When Smash 4 rolled around, Duck Hunt Dog’s inclusion convinced me to buy Duck Hunt from the Wii U eShop. Bayonetta’s DLC spot put that franchise on my radar. Ultimate bringing in King K. Rool prompted me to finally beat the original Donkey Kong Country games, which are now my favorite 2D platformers ever. I bought Fatal Fury because of Terry Bogard. Now, I’ve purchased Kingdom Hearts 1.5 + 2.5 HD Remix because of Sora. I want to know why these characters are beloved, and why they deserve representation in Smash’s hallowed halls. I want to understand why it’s so exciting that Sora’s A-attacks can segue into various 3-hit combos. Smash Bros. is a beautiful tool for making players excited about gaming’s history and I’m proof of that, as are my friends.
Of course, not every character looks back into the vault.
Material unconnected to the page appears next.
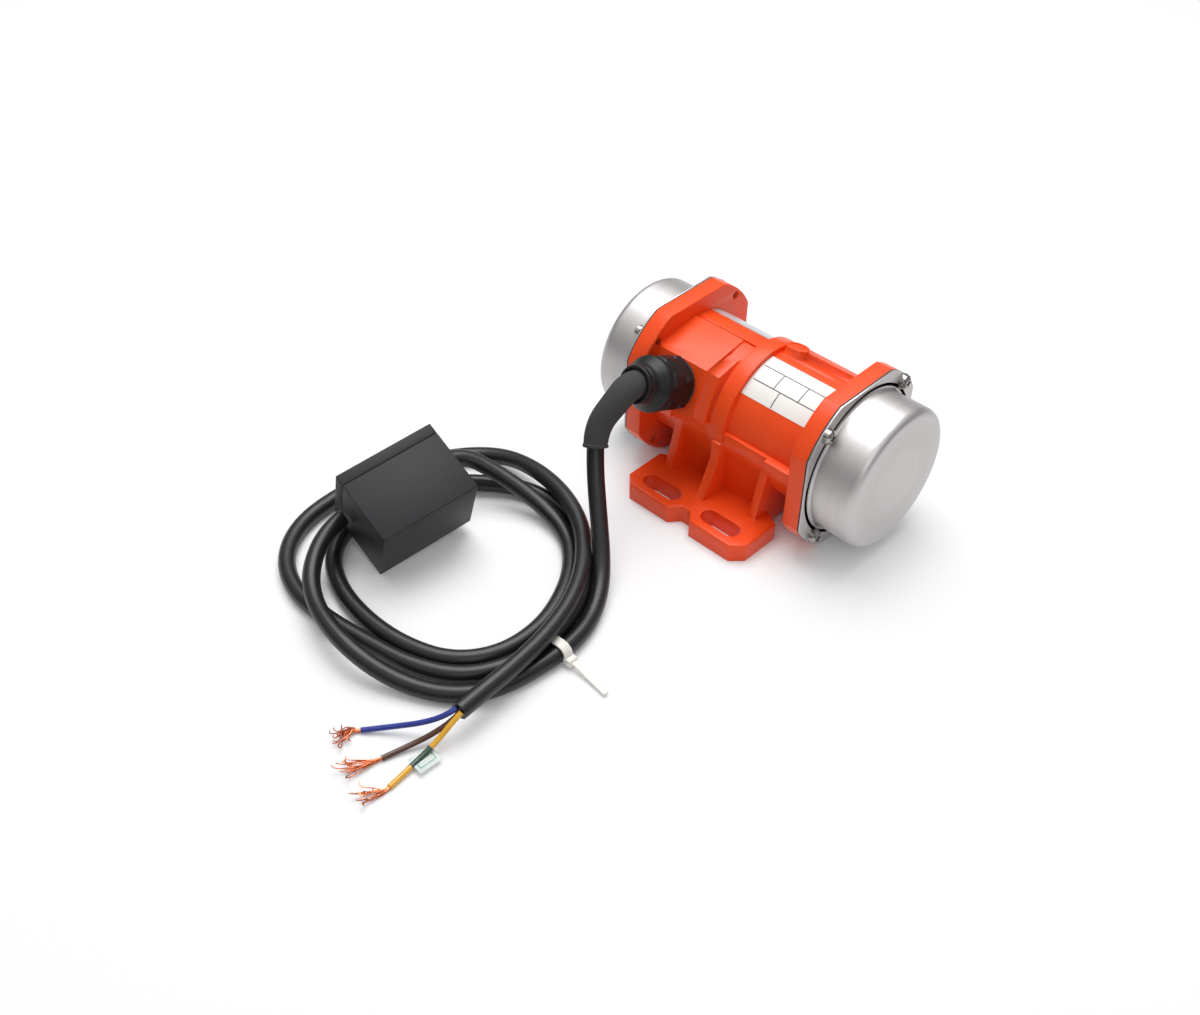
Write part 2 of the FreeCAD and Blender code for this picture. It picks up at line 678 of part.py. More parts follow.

For every Banjo-Kazooie, there’s a Min-Min. And that’s wonderful too. However, it’s arguably less useful in this meta sense. When Super Smash Bros. becomes a point of introduction to older media, its crossovers operate in a way that few others do. Sure, Fortnite’s crossovers will funnel players toward other contemporary pop culture installations, and that’s great. But Super Smash Bros.’s crossovers often send you back in time, reviving icons which should never be forgotten. The newer Nintendo generation has fallen in love with so many quirky pockets of gaming culture and legacy because of Sakurai’s work. On top of Super Smash Bros. being an amazingly fun fighting game, it’s a cornerstone of why we are the Nintendo fan that we are today.
So what I’m trying to say, I suppose, is thank you Sakurai, and thank you everyone else who made Super Smash Bros. Ultimate possible.